Delhi Winter - Salma in Freezing Cold, Lodhi Road

Life in winter.

[Text and photo by Mayank Austen Soofi]

It is a grueling job to survive Delhi’s brief but intense winter. More so, if the citizen doesn’t have a home with walls. More so, if this roofless person happens to be a woman.

Salma smiles, as she holds her daughter’s month-old son. The little one is swaddled in a thickly padded pink blanket. Salma too is covered in a couple of blankets, purchased the previous year. This dimly sunny morning, she is perched, as always, on her husband Rahul’s thela, parked under a tree, beside Lodhi Road. Rahul, a street recycler, is squatting on the dusty earth, cleaning the spokes of the thela’s wheels. Salma gave up her job in a “kothi” following a “haadsa” five years ago when a truck ran over her leg. Since then, Rahul have been taking care of her day-to-day living, such as washing her clothes every week in the nearby shouchalaya (public toilet). He also escorts her there for her bath. “But it is so cold these days, and the shouchalaya has no hot water facility,” Salma remarks, admitting that because of the chill she hasn’t dared to wash herself for three days straight. Besides, “you have to pay 20 rupees each time you take a bath,” she says, pressing the sleeping child closer to herself.

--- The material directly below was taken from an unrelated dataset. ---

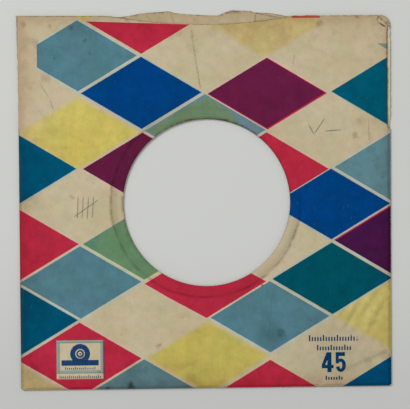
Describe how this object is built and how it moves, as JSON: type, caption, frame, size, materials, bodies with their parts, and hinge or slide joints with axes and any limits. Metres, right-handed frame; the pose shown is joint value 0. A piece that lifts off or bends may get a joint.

In the evening the baby is carried by his parents—Salma’s daughter and son-in-law who also live on the pave with her— to a nearby ren basera, the night shelter for the homeless. While Salma continues to stay with the husband under the icy sky, because “in the ren basera, the beds are upstairs and the toilet is downstairs, which is a problem for me at night due to my leg condition…”

The couple ignites a fresh round of fire as they lie down to sleep. “The aag lasts for three-four hours,” Salma says. “By then, the body feels warm and eyes close.”